The US computer emergency readiness team said it "discourages individuals and organisations from paying the ransom, as this does not guarantee that access will be restored".
Who was affected?
By Ksenia Idrisova and Yaroslava Kiryukhina, BBC Monitoring
Initial news reports mentioned Russian media websites, such as St Petersburg-based Fontanka.ru, as well as an airport in Ukraine's Odessa and a subway system in Kiev.
Privately-owned Russian news agency Interfax was hit particularly hard, to the extent that 24 hours later its website still displayed a message reading "our service is temporary unavailable".
On the morning of 25 October, it transpired that Russian banks had also been targeted but, luckily, were not compromised.
The Russian Central Bank said in a statement that it had recorded a BadRabbit attack on Russian financial institutions, but that none of them had been compromised, as reported by RNS news agency on 25 October.

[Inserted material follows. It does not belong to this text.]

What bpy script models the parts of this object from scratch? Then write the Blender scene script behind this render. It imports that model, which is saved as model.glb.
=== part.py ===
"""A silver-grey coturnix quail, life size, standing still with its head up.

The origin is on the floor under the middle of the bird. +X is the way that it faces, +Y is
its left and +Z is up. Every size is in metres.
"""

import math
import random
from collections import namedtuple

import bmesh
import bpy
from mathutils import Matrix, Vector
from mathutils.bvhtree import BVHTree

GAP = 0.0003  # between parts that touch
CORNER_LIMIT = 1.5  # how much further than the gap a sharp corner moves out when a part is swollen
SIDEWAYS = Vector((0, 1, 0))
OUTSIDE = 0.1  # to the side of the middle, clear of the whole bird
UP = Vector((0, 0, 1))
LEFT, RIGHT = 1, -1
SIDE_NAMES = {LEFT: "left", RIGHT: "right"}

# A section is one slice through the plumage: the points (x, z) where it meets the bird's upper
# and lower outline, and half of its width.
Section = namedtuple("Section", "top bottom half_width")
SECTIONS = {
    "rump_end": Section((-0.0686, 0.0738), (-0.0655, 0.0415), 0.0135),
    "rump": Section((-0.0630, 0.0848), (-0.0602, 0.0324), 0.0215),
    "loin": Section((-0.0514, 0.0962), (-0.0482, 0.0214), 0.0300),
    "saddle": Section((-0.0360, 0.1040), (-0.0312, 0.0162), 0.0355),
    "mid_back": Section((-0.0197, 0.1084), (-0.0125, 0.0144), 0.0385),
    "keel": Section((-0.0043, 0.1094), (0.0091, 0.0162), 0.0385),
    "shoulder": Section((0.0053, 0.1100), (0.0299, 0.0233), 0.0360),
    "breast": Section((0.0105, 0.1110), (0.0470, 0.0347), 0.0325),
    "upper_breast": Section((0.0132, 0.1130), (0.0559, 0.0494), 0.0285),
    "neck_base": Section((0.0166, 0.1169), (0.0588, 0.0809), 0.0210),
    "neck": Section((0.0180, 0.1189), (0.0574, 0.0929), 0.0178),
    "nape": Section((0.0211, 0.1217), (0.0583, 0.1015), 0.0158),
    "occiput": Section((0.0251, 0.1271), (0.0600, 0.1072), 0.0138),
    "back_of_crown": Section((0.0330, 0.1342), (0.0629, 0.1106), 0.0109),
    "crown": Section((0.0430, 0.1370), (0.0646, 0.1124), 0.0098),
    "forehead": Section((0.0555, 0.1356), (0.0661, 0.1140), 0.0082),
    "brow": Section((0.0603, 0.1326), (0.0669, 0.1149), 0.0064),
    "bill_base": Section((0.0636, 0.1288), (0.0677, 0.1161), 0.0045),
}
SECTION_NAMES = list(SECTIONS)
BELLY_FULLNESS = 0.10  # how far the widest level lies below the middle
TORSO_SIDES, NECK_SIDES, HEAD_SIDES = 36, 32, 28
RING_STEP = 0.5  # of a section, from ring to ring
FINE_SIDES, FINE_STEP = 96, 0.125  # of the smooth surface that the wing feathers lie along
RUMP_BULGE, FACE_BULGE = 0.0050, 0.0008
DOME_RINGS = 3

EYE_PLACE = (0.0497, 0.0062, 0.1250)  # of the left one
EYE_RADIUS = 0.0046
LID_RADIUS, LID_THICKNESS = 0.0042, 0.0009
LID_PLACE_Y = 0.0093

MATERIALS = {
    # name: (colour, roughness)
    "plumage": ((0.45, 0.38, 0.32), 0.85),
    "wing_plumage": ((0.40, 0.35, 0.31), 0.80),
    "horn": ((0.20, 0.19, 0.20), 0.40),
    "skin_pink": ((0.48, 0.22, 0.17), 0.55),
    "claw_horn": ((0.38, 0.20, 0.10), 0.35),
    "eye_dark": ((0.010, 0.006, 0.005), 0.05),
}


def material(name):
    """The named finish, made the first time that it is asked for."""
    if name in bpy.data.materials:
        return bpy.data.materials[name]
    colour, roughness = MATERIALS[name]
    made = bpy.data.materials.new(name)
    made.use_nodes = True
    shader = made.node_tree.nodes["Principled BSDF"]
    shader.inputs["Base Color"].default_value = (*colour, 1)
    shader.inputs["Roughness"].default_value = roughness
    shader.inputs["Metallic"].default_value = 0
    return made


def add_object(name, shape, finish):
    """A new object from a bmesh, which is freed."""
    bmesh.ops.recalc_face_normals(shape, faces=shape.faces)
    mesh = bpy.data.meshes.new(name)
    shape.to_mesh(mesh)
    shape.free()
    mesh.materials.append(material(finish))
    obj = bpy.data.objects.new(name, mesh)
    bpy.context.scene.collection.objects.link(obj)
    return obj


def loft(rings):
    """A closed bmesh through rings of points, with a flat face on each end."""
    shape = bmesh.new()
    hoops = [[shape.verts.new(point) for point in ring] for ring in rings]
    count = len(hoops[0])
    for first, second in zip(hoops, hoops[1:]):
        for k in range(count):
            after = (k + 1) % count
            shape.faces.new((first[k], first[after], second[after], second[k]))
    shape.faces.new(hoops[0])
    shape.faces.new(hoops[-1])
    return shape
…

Otkrytiye, formerly Russia's biggest privately-owned bank, was one of the Russian financial institutions that repelled the attack, according to RNS.
Prominent Russian IT security firm Group-IB reported that BadRabbit had targeted several of the top 20 Russian banks but failed to penetrate their networks.
Russia hit most
"According to our data, most of the victims targeted by these attacks are located in Russia," said Vyacheslav Zakorzhevsky at Kaspersky Lab.
"We have also seen similar but fewer attacks in Ukraine, Turkey and Germany."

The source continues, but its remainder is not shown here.